— Start of Data shown —

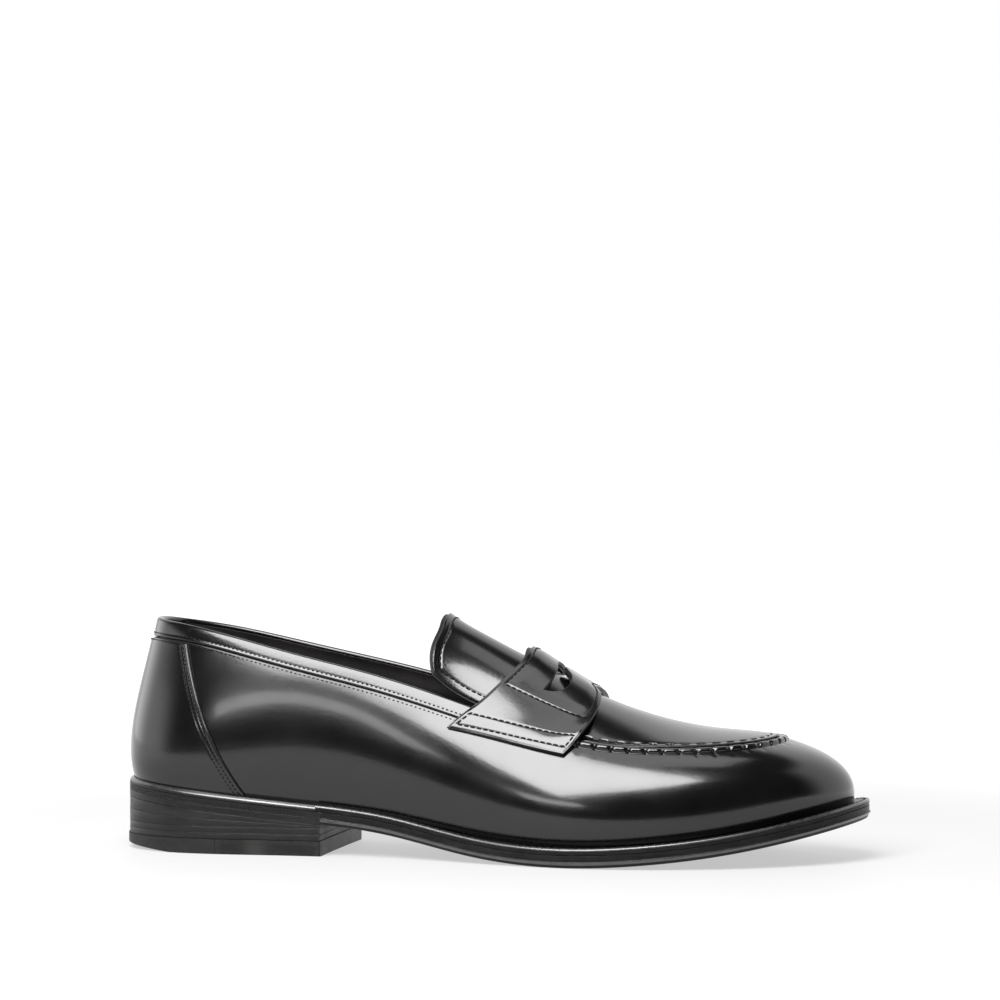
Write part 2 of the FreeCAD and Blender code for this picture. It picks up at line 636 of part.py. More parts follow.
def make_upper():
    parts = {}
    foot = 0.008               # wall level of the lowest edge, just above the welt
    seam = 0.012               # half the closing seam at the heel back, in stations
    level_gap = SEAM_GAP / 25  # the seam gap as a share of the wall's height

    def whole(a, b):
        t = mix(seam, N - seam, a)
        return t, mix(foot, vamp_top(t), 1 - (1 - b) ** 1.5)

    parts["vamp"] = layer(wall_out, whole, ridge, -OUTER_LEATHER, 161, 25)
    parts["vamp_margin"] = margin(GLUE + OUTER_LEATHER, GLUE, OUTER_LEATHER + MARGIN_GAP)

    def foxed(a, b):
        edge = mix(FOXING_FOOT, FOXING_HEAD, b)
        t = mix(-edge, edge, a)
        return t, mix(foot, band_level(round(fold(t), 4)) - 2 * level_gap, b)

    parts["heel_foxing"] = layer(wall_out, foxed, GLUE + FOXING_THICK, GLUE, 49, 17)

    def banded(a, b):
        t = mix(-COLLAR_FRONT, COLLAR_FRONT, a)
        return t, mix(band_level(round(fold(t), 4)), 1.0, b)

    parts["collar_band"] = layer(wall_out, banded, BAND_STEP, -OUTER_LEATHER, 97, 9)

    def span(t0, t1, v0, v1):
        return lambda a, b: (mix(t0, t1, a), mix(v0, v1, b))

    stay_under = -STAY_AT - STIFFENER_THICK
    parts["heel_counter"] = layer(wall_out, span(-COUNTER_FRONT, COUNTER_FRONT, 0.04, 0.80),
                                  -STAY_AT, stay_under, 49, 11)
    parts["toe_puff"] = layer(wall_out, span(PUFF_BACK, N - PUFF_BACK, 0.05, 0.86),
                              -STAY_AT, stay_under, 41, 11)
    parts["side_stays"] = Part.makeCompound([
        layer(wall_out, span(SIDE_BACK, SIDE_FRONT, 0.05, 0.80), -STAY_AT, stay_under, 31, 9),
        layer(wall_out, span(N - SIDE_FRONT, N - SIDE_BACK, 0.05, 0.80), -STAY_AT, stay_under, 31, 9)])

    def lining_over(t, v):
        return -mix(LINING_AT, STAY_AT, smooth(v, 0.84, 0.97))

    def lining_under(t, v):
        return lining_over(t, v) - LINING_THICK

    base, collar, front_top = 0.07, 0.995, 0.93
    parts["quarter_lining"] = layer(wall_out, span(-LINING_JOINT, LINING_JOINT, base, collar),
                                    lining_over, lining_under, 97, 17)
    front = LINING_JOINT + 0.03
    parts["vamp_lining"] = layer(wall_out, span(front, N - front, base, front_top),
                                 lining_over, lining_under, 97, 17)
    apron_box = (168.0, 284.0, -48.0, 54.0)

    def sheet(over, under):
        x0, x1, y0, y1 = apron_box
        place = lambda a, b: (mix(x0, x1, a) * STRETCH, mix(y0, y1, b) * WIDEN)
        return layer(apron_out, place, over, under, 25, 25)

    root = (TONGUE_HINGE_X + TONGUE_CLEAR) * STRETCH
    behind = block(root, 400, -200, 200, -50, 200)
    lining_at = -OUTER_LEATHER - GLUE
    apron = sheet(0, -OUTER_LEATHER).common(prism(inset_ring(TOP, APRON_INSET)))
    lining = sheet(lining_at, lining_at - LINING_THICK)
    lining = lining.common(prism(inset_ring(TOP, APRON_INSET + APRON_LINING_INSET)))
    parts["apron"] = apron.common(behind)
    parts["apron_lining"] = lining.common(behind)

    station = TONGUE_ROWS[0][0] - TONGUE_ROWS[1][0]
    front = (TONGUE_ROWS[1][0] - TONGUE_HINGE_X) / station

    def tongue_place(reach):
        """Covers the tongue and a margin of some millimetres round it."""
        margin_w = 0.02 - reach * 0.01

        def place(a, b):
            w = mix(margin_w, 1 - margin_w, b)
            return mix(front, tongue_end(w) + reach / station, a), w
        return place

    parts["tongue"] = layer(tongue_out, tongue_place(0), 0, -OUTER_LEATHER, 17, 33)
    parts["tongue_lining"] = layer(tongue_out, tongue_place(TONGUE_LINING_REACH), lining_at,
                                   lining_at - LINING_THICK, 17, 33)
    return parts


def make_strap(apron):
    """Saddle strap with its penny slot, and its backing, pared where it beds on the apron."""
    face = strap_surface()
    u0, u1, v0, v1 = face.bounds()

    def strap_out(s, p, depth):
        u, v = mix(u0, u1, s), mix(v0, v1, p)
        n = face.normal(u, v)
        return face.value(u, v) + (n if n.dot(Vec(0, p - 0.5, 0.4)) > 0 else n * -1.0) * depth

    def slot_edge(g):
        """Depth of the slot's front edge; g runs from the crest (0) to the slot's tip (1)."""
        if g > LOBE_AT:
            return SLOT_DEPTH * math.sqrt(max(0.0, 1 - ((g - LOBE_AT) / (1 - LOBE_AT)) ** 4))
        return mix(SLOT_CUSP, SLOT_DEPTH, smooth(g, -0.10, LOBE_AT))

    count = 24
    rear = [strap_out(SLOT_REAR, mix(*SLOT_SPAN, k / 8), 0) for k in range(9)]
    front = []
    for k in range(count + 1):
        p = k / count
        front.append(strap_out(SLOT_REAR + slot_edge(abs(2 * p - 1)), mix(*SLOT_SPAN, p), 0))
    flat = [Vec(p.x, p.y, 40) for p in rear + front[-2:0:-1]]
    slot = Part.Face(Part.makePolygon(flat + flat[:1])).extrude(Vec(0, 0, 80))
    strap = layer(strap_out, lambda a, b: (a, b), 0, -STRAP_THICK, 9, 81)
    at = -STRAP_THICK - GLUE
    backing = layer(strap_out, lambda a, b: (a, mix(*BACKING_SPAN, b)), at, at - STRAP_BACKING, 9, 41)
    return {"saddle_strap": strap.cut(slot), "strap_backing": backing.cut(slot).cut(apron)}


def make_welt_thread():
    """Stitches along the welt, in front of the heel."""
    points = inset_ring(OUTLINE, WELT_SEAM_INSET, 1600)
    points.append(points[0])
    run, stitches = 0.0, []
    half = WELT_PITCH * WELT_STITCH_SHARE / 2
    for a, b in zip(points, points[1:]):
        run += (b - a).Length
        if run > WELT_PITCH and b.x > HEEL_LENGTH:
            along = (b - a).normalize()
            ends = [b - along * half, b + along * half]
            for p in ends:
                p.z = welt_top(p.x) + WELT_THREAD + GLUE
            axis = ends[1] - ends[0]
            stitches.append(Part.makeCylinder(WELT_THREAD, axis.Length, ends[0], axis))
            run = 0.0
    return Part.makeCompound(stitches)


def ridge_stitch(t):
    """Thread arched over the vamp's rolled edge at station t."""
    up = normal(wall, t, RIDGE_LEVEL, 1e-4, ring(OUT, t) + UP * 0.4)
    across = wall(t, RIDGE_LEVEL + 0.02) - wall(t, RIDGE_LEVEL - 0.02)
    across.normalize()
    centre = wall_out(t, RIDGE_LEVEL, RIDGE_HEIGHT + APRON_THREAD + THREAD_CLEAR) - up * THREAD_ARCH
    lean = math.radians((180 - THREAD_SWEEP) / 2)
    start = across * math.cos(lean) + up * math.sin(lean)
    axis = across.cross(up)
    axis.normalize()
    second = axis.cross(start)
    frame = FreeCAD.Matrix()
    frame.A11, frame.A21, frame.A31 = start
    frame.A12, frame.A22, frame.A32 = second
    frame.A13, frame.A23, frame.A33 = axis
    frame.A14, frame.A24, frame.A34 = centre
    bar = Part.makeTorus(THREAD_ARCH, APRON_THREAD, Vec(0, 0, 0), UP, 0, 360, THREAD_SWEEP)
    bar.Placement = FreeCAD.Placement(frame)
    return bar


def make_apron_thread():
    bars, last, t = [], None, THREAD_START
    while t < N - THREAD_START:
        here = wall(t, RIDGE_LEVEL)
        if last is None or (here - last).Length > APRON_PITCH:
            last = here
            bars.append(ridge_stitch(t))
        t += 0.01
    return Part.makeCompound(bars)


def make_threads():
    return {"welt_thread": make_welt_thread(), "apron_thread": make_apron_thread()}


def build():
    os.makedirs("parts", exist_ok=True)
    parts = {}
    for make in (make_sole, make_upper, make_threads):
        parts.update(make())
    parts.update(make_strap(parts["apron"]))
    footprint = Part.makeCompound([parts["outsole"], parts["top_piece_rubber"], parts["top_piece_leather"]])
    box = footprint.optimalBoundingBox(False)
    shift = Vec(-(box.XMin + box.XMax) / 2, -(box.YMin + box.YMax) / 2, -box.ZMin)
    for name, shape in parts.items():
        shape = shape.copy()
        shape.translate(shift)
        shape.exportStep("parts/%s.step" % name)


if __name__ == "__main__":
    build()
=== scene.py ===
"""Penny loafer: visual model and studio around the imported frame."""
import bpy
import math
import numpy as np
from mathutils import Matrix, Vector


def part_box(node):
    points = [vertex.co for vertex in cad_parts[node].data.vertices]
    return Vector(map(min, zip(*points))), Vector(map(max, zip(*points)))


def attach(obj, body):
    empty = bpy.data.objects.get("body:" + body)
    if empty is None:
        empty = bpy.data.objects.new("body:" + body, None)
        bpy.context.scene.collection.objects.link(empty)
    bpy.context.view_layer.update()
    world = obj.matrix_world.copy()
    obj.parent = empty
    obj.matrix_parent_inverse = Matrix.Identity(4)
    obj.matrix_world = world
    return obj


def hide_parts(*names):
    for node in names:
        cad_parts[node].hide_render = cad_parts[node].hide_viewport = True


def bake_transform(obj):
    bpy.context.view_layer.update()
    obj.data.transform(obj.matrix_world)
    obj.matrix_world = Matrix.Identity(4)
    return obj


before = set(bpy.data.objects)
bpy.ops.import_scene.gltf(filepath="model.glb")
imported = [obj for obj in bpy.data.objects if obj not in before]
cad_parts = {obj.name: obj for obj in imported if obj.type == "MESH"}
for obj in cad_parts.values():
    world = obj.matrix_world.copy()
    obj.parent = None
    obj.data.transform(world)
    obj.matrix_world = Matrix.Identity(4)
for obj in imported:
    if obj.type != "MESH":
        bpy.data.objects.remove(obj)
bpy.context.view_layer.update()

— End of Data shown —

| Exercise |
Quote the listing word for word from its first line through the line in which "return lining_over(t, v)" appears.

| Worked answer |
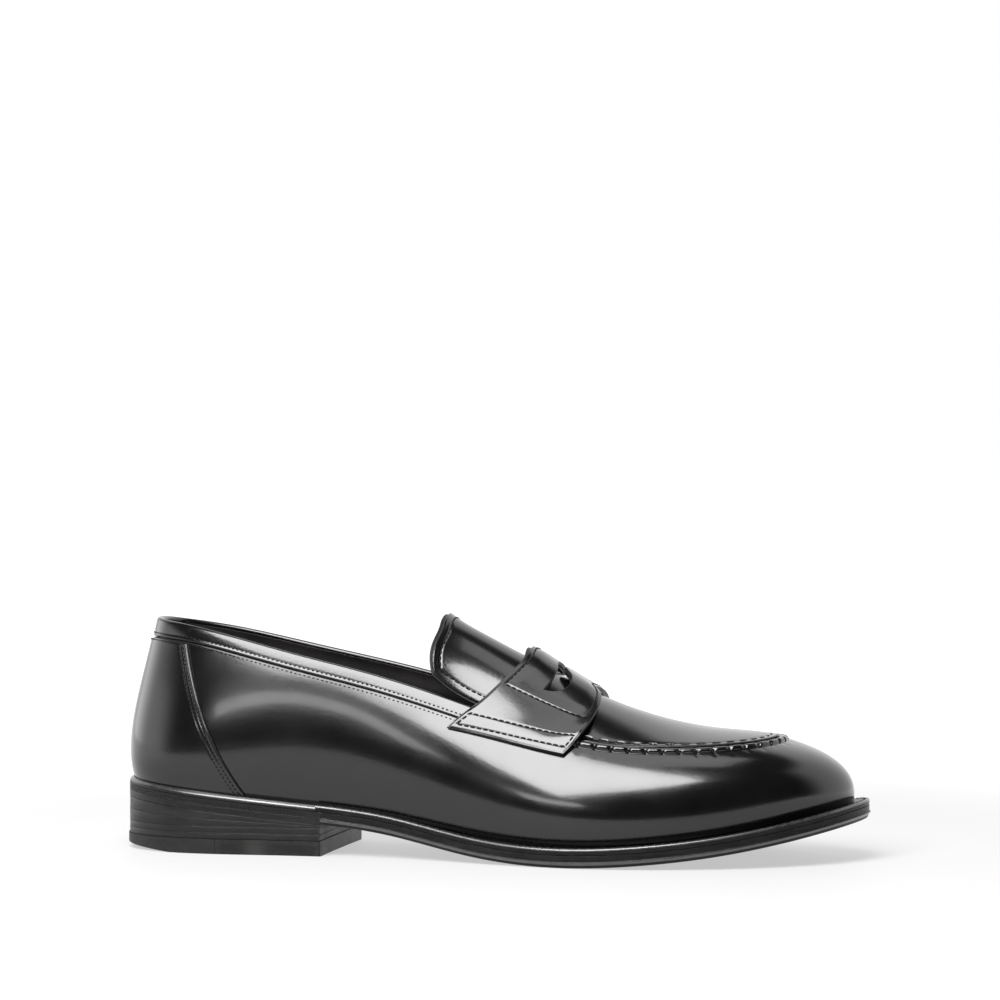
Write part 2 of the FreeCAD and Blender code for this picture. It picks up at line 636 of part.py. More parts follow.
def make_upper():
    parts = {}
    foot = 0.008               # wall level of the lowest edge, just above the welt
    seam = 0.012               # half the closing seam at the heel back, in stations
    level_gap = SEAM_GAP / 25  # the seam gap as a share of the wall's height

    def whole(a, b):
        t = mix(seam, N - seam, a)
        return t, mix(foot, vamp_top(t), 1 - (1 - b) ** 1.5)

    parts["vamp"] = layer(wall_out, whole, ridge, -OUTER_LEATHER, 161, 25)
    parts["vamp_margin"] = margin(GLUE + OUTER_LEATHER, GLUE, OUTER_LEATHER + MARGIN_GAP)

    def foxed(a, b):
        edge = mix(FOXING_FOOT, FOXING_HEAD, b)
        t = mix(-edge, edge, a)
        return t, mix(foot, band_level(round(fold(t), 4)) - 2 * level_gap, b)

    parts["heel_foxing"] = layer(wall_out, foxed, GLUE + FOXING_THICK, GLUE, 49, 17)

    def banded(a, b):
        t = mix(-COLLAR_FRONT, COLLAR_FRONT, a)
        return t, mix(band_level(round(fold(t), 4)), 1.0, b)

    parts["collar_band"] = layer(wall_out, banded, BAND_STEP, -OUTER_LEATHER, 97, 9)

    def span(t0, t1, v0, v1):
        return lambda a, b: (mix(t0, t1, a), mix(v0, v1, b))

    stay_under = -STAY_AT - STIFFENER_THICK
    parts["heel_counter"] = layer(wall_out, span(-COUNTER_FRONT, COUNTER_FRONT, 0.04, 0.80),
                                  -STAY_AT, stay_under, 49, 11)
    parts["toe_puff"] = layer(wall_out, span(PUFF_BACK, N - PUFF_BACK, 0.05, 0.86),
                              -STAY_AT, stay_under, 41, 11)
    parts["side_stays"] = Part.makeCompound([
        layer(wall_out, span(SIDE_BACK, SIDE_FRONT, 0.05, 0.80), -STAY_AT, stay_under, 31, 9),
        layer(wall_out, span(N - SIDE_FRONT, N - SIDE_BACK, 0.05, 0.80), -STAY_AT, stay_under, 31, 9)])

    def lining_over(t, v):
        return -mix(LINING_AT, STAY_AT, smooth(v, 0.84, 0.97))

    def lining_under(t, v):
        return lining_over(t, v) - LINING_THICK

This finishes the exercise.